Shortly before House Democratic leadership announced Tuesday they would save Speaker Mike Johnson (R-La.) from a motion to vacate, the party's rank-and-file hashed out the issue behind closed doors, Axios has learned.
Why it matters: The link between the discussion and the statement is key to Minority Leader Hakeem Jeffries' (D-N.Y.) leadership style.
- House Democrats see the minority leader as a coalition builder who always sounds out his rank-and-file before making a major decision.
- That quality, lawmakers say, has allowed Democrats to enjoy a unity which has strengthened them in legislative fights against their relatively fractured Republican counterparts.
Driving the news: Jeffries, Democratic Whip Katherine Clark (D-Mass.) and Democratic Caucus Chair Pete Aguilar (D-Calif.) said in a statement on Tuesday that Democrats "will vote to table Rep.

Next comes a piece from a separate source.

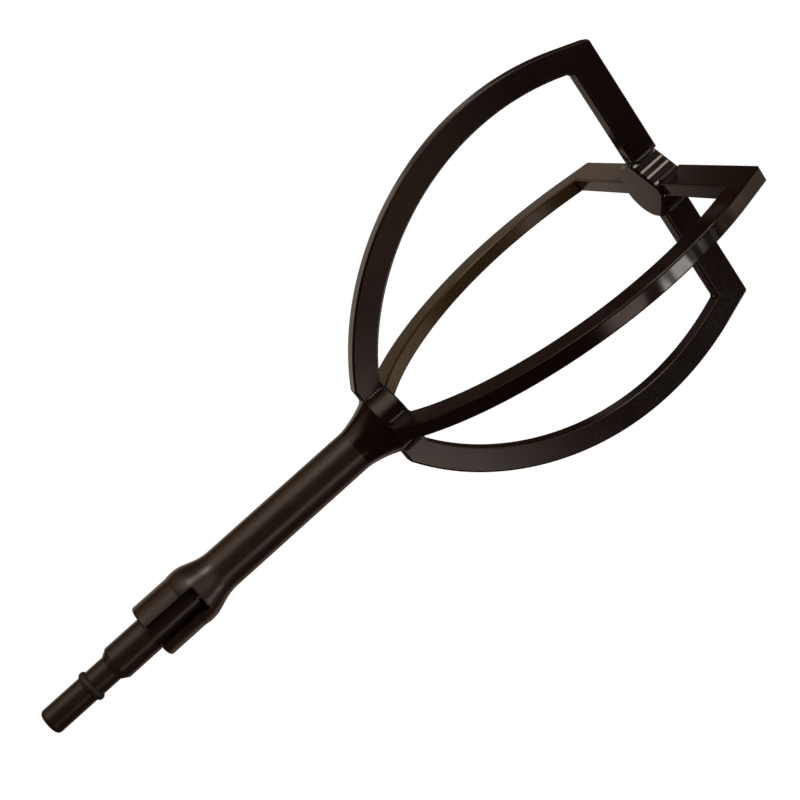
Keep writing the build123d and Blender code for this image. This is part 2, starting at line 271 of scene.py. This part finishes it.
def bead_points(start, end, radius):
    """Rings of a round-ended bead from start to end, swollen a little at each ripple."""
    start = Vector(start)
    end = Vector(end)
    axis = (end - start).normalized()
    length = (end - start).length
    across = axis.orthogonal().normalized()
    other = axis.cross(across)
    for ring in range(BEAD_RINGS + 1):
        place = length * ring / BEAD_RINGS
        from_end = min(place, length - place)
        cap = sqrt(max(0.0, 1.0 - max(0.0, 1.0 - from_end / radius) ** 2))
        swell = 1.0 - RIPPLE_DEPTH + RIPPLE_DEPTH * abs(cos(pi * place / RIPPLE))
        size = radius * swell * max(cap, TIP_SHARE)
        middle = start + axis * place
        for side in range(BEAD_SIDES):
            turn = 2 * pi * side / BEAD_SIDES
            yield (middle + (across * cos(turn) + other * sin(turn)) * size) * MM


def bead_faces(base):
    """Faces of one bead whose points start at index base: two ends and the skin between."""
    sides = range(BEAD_SIDES)
    yield [base + side for side in reversed(sides)]
    yield [base + BEAD_RINGS * BEAD_SIDES + side for side in sides]
    for ring in range(BEAD_RINGS):
        low = base + ring * BEAD_SIDES
        high = low + BEAD_SIDES
        for side in sides:
            beside = (side + 1) % BEAD_SIDES
            yield [low + side, low + beside, high + beside, high + side]


def add_beads(name, node, lines, radius, angle):
    """One bead along each line, turned about Z, in place of a weld node."""
    points = []
    faces = []
    for start, end in lines:
        faces.extend(bead_faces(len(points)))
        points.extend(bead_points(start, end, radius))
    mesh = bpy.data.meshes.new(name)
    mesh.from_pydata([Matrix.Rotation(angle, 3, "Z") @ point for point in points], [], faces)
    mesh.shade_smooth()
    mesh.materials.append(MATERIALS["weld_bead"])
    piece = bpy.data.objects.new(name, mesh)
    bpy.context.scene.collection.objects.link(piece)
    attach(piece, "root")
    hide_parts(node)


def upright_lines(reaches, ends):
    """Upright lines on the two sides of the +X bar, each at its own reach from the axis."""
    low, high = ends
    sides = ((reach, side * HALF_BAR) for side, reach in zip((-1, 1), reaches))
    return [((reach, offset, low), (reach, offset, high)) for reach, offset in sides]


def boss_reach(direction):
    """Radius at which an arm's side meets the boss, where that side looks in a direction."""
    if direction % 360 in BOSS_FLATS:
        return BOSS_FLAT_OFFSET * sqrt(2) - HALF_BAR
    return sqrt(BOSS_RADIUS**2 - HALF_BAR**2)


def make_beads():
    hub_reach = sqrt(HUB_RADIUS**2 - HALF_BAR**2)
    foot_lines = upright_lines((hub_reach, hub_reach), FOOT_BEAD)
    out, height = CORNER
    corner_line = [((out, -CORNER_HALF, height), (out, CORNER_HALF, height))]
    for number in range(4):
        turn = 90 * number
        place = number + 1
        arm_lines = upright_lines((boss_reach(turn - 45), boss_reach(turn + 45)), ARM_BEAD)
        angle = radians(turn)
        add_beads(f"foot_bead_{place}", f"foot_weld_{place}", foot_lines, FOOT_RADIUS, angle)
        add_beads(f"arm_bead_{place}", f"arm_weld_{place}", arm_lines, ARM_RADIUS, angle)
        add_beads(f"corner_bead_{place}", f"corner_weld_{place}", corner_line, CORNER_RADIUS, angle)


make_beads()

# ---- Floor, world, lights and camera -----------------------------------------------------------
CAMERA_PLACE = Vector((-0.1681, 0.4183, 0.2014))
CAMERA_AIM = Vector((-0.0032, 0.0011, 0.1363))
CAMERA_ROLL = radians(131.82)
CAMERA_LENS = 56.09
FLOOR_HALF = 6.0                      # metres
LIGHT_HEIGHT = 2.2


def camera_axes():
    """Right, up and depth of the view, rolled about the line from camera to aim."""
    depth = (CAMERA_AIM - CAMERA_PLACE).normalized()
    level_up = (UP - depth * UP.dot(depth)).normalized()
    level_right = depth.cross(level_up)
    up = level_up * cos(CAMERA_ROLL) + level_right * sin(CAMERA_ROLL)
    return depth.cross(up), up, depth


VIEW_RIGHT, VIEW_UP, VIEW_DEPTH = camera_axes()


def make_camera():
    data = bpy.data.cameras.new("camera")
    data.lens = CAMERA_LENS
    data.sensor_width = 36
    data.clip_start = 0.01
    data.clip_end = 50
    camera = bpy.data.objects.new("camera", data)
    bpy.context.scene.collection.objects.link(camera)
    turn = Matrix((VIEW_RIGHT, VIEW_UP, -VIEW_DEPTH)).transposed()
    camera.matrix_world = Matrix.Translation(CAMERA_PLACE) @ turn.to_4x4()
    bpy.context.scene.camera = camera


def make_floor():
    """A plain white floor at the object's lowest point that leaves no mark in its gloss."""
    signs = ((-1, -1), (1, -1), (1, 1), (-1, 1))
    corners = [(x * FLOOR_HALF, y * FLOOR_HALF, cad_low.z) for x, y in signs]
    mesh = bpy.data.meshes.new("floor")
    mesh.from_pydata(corners, [], [(0, 1, 2, 3)])
    floor = bpy.data.objects.new("floor", mesh)
    bpy.context.scene.collection.objects.link(floor)
    material, nodes, shader, position = new_material("floor")
    shade = nodes.noise(position, 3.0, 2.0)
    shader.inputs["Roughness"].default_value = 0.9
    shader.inputs["Specular IOR Level"].default_value = 0.1
    pale = nodes.blend(shade, (0.10, 0.10, 0.10, 1), (0.13, 0.13, 0.13, 1))
    nodes.feed(shader.inputs["Base Color"], pale)
    nodes.feed(shader.inputs["Emission Color"], (1, 1, 1, 1))
    shader.inputs["Emission Strength"].default_value = 1.0
    mesh.materials.append(material)
    floor.visible_glossy = False
    floor.visible_diffuse = False
    floor.visible_shadow = False


# Soft panels round the object as it faces the camera: degrees to the right of the camera and above
# it, half-width, softness of the edge, and colour times brightness.
PANELS = {
    "window": (-12, 57, 10, 4, (6.5, 6.0, 5.4)),
    "window_spread": (-34, 42, 20, 10, (1.00, 0.86, 0.70)),
    "left_wall": (-72, 46, 22, 12, (0.54, 0.38, 0.24)),
    "back_panel": (-146, 8, 21, 3, (0.56, 0.46, 0.36)),
    "back_low": (-157, -15, 7, 3, (0.46, 0.38, 0.32)),
    "back_upper": (-166, 37, 4.5, 2.5, (0.36, 0.31, 0.27)),
    "back_middle": (-161, 28, 7, 2.5, (0.28, 0.23, 0.17)),
    "right_wall": (104, 20, 26, 12, (0.62, 0.47, 0.34)),
    "lamp": (70, -18, 5, 3, (8.5, 8.0, 7.4)),
    "front_low": (42, -29, 9, 3, (2.00, 1.60, 1.40)),
    "front_left": (40, -11, 5, 4, (0.45, 0.32, 0.24)),
    "right_rear": (150, -34, 14, 7, (0.50, 0.38, 0.29)),
    "right_top": (40, 28, 22, 10, (0.75, 0.60, 0.46)),
    "left_low": (-75, -8, 8, 4, (0.80, 0.70, 0.55)),
    "left_rear": (-138, 38, 6, 3, (0.14, 0.11, 0.09)),
}
ROOM = (0.035, 0.018, 0.012)


def panel_direction(right_degrees, up_degrees):
    level = cos(radians(up_degrees))
    right = VIEW_RIGHT * sin(radians(right_degrees)) * level
    towards = VIEW_DEPTH * cos(radians(right_degrees)) * level
    return right + VIEW_UP * sin(radians(up_degrees)) - towards


def make_world():
    """White to the camera; to the object, a dim warm room with soft panels of light."""
    world = bpy.data.worlds.new("studio")
    bpy.context.scene.world = world
    world.use_nodes = True
    world.node_tree.nodes.clear()
    nodes = Nodes(world.node_tree)
    direction = nodes.add("ShaderNodeTexCoord").outputs["Generated"]
    room = (*ROOM, 1)
    for right_degrees, up_degrees, half_width, softness, colour in PANELS.values():
        facing = nodes.tree.nodes.new("ShaderNodeVectorMath")
        facing.operation = "DOT_PRODUCT"
        nodes.feed(facing.inputs[0], direction)
        facing.inputs[1].default_value = panel_direction(right_degrees, up_degrees)
        away = nodes.math("ARCCOSINE", facing.outputs["Value"])
        inside = nodes.step(away, radians(half_width + softness), radians(half_width - softness))
        adding = nodes.tree.nodes.new("ShaderNodeMix")
        adding.data_type = "RGBA"
        adding.blend_type = "ADD"
        adding.clamp_result = False
        nodes.feed(adding.inputs[0], inside)
        nodes.feed(adding.inputs[6], room)
        nodes.feed(adding.inputs[7], (*colour, 1))
        room = adding.outputs[2]
    shown = nodes.add("ShaderNodeLightPath").outputs["Is Camera Ray"]
    background = nodes.add("ShaderNodeBackground", Color=nodes.blend(shown, room, (1, 1, 1, 1)))
    output = nodes.add("ShaderNodeOutputWorld")
    world.node_tree.links.new(background.outputs[0], output.inputs[0])


def make_overhead():
    """A broad soft light from above that shows in no reflection."""
    data = bpy.data.lights.new("overhead", "AREA")
    data.size = 2.5
    data.energy = 14.0
    data.color = (1.0, 0.90, 0.80)
    light = bpy.data.objects.new("overhead", data)
    bpy.context.scene.collection.objects.link(light)
    light.location = (0, 0, LIGHT_HEIGHT)
    light.visible_camera = False
    light.visible_glossy = False


make_camera()
make_floor()
make_world()
make_overhead()
bpy.context.scene.view_settings.view_transform = "Standard"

Marjorie Taylor Greene's Motion to Vacate the Chair."
- "If she invokes the motion, it will not succeed," they said, confirming what has long been hinted at by rank-and-file House Democrats.

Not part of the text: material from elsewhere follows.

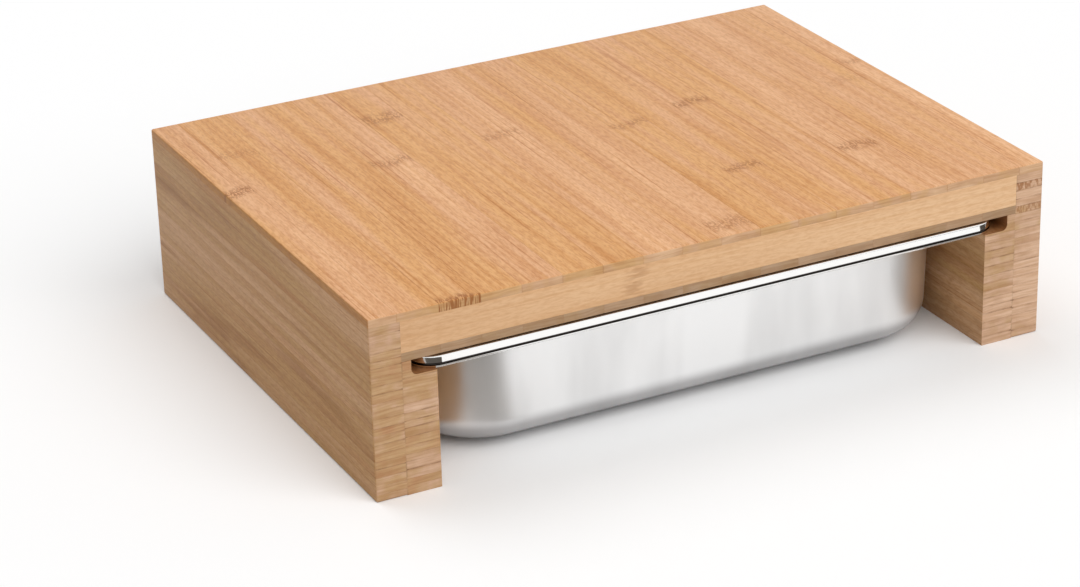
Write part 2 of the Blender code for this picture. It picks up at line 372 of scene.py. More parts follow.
def bamboo(
    name, grain, tones, strip_width, dash_lumps, contrast=1.0, end_tint=WHITE, painted_side_shade=WHITE,
    side_streaks=0.0, glue_plane=None, groove=None,
):
    """Bamboo whose grain runs along an axis.

    An end tint colours the ends of the strips. The side shade is painted shade that darkens their
    upright sides, where broad brown streaks can show as well. A glue plane is the distance from
    the middle of a joint between two stacks, and a groove is the place of its wall and its floor,
    which are darkened with painted shade.
    """
    material, tree, shader, coordinates = new_material(name)
    solid = coordinates.outputs["Object"]
    shift = tree.nodes.new("ShaderNodeVectorMath")
    feed(tree, shift.inputs[0], solid)
    feed(tree, shift.inputs[1], attribute(tree, "strip_offset").outputs["Vector"])
    place = shift.outputs[0]

    facing = split(tree, coordinates.outputs["Normal"])
    end = fade(tree, calc(tree, "ABSOLUTE", facing[GRAIN_AXES[grain]]), 0.6, 0.9)
    plain, colour, height = fibres(tree, solid, place, grain, tones, contrast)
    # Painted shade: upright sides are darkened by the side shade colour.
    side = fade(tree, calc(tree, "ABSOLUTE", facing[0]), 0.5, 0.9)
    colour = darken(tree, colour, side, painted_side_shade)
    brown = fade(tree, noise(tree, solid, along_grain(grain, *SIDE_STREAK_LUMPS), 3, 0.6, 0.4), 0.50, 0.68)
    brown = calc(tree, "MULTIPLY", brown, calc(tree, "MULTIPLY", side, side_streaks))
    colour = darken(tree, colour, brown, SIDE_STREAK_TINT)
    colour = mix(tree, end, colour, strip_ends(tree, solid, place, plain, grain, end_tint))
    colour = mix(tree, node_marks(tree, solid, place, grain, dash_lumps), colour, NODE_MARK_BROWN)
    glue = glue_between(tree, solid, end, strip_width, glue_plane)
    colour = mix(tree, glue, colour, GLUE_BROWN)
    # Painted shade: the groove's wall and floor are darkened.
    if groove:
        wall, floor = groove
        x, _, z = split(tree, solid)
        inside = fade(tree, calc(tree, "ABSOLUTE", x), wall + GROOVE_SHADE_DEPTH, wall)
        inside = calc(tree, "MULTIPLY", inside, fade(tree, z, floor - GROOVE_SHADE_DEPTH, floor))
        inside = calc(tree, "MULTIPLY", inside, calc(tree, "SUBTRACT", 1, end))
        colour = darken(tree, colour, inside, GROOVE_PAINTED_SHADE)

    feed(tree, shader.inputs["Base Color"], colour)
    rough = calc(tree, "MULTIPLY_ADD", height, FIBRE_ROUGHNESS, SANDED_ROUGHNESS)
    feed(tree, shader.inputs["Roughness"], rough)
    shader.inputs["Specular IOR Level"].default_value = OILED_SHEEN
    lasting = calc(tree, "MULTIPLY", height, calc(tree, "SUBTRACT", 1, end))
    emboss(tree, shader, lasting, BAMBOO_BUMP)
    return material


# %% [markdown]
# ## Reading the frame
# Every strip keeps the place that the frame gives it. The frame leaves a hair's breadth of glue
# line between neighbours. Here the strips meet in the middle of that line, as glued wood does.

# %% Places of the plies
EASED_EDGE_RADIUS = 0.0010
EASED_EDGE_SEGMENTS = 4
ARRIS_RADIUS = 0.0004
JOINT_VEE = 0.00008

LEFT, RIGHT = Vector((-1, 0, 0)), Vector((1, 0, 0))
FRONT, BACK = Vector((0, -1, 0)), Vector((0, 1, 0))
DOWN, UP = Vector((0, 0, -1)), Vector((0, 0, 1))


def numbered(label):
    return sorted(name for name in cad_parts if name.startswith(label))


def halfway(first, second):
    return (first + second) / 2


top_names = numbered("top_stave_")
bottom_names = numbered("bottom_stave_")
core_names = ["core_front_strip", "core_middle_panel", "core_back_strip"]

top_seam = halfway(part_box(top_names[0])[0].z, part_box(core_names[0])[1].z)
core_seam = halfway(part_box(core_names[0])[0].z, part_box(bottom_names[0])[1].z)
board_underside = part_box(bottom_names[0])[0].z
rebate_seam = halfway(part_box("right_leg_outer_ply")[0].x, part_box("right_leg_inner_ply")[1].x)
bay_half_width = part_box("right_leg_inner_ply")[0].x
print("seams at heights", round(top_seam, 5), round(core_seam, 5), "and", round(rebate_seam, 5))

# %% [markdown]
# ## Strips cut from a panel
# A bamboo board is glued up first, and then planed and eased as one piece. The strips are made in
# the same order: a block has its outside edges rounded with a bevel, and is then cut at each joint
# with bisect_plane. Each cut is closed again, and its rim gets a tiny bevel, so that two strips
# meet in a fine V that catches a little shade. Modelling each strip by itself would leave the
# rounding to be matched by hand from one strip to the next.

# %% Panel and strip helpers
SAME_WAY = 0.99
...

- The Democratic leaders cited Johnson holding a successful vote on a $95 billion aid bill to Ukraine, Israel and Taiwan earlier this month.
Inside the room: The statement was precipitated by a closed-door House Democratic meeting on Tuesday morning in which many members argued to be the "adults in the room," according to five sources present for the discussion.
- The discussion centered on a procedural nuance: It would be a vote to "table," or kill, Greene's measure, rather than a direct vote on ousting Johnson.
- Some concerns were raised about Johnson's record on abortion, LGBTQ+ rights and the 2020 election, sources said, but ultimately most members came down on the side of saving him.
What we're hearing: "There was certainly a strong feeling that, look, do we want more chaos? Absolutely not," one House Democrat told Axios.
- The lawmaker said some members would be "personally hard-pressed" to vote to rescue Johnson, but "in the end, I think enough people will vote to table it because we want government to function."
- A senior House Democrat, asked if anyone argued for cutting Johnson loose, told Axios: "Not that I heard."
- Jeffries also told his colleagues it will be a vote of conscience for each individual member.
The bottom line: Greene signaled on Tuesday that she may trigger a vote on it.
- "If the Democrats want to elect him Speaker (and some Republicans want to support the Democrats' chosen Speaker), I'll give them the chance to do it," she said in a post on X.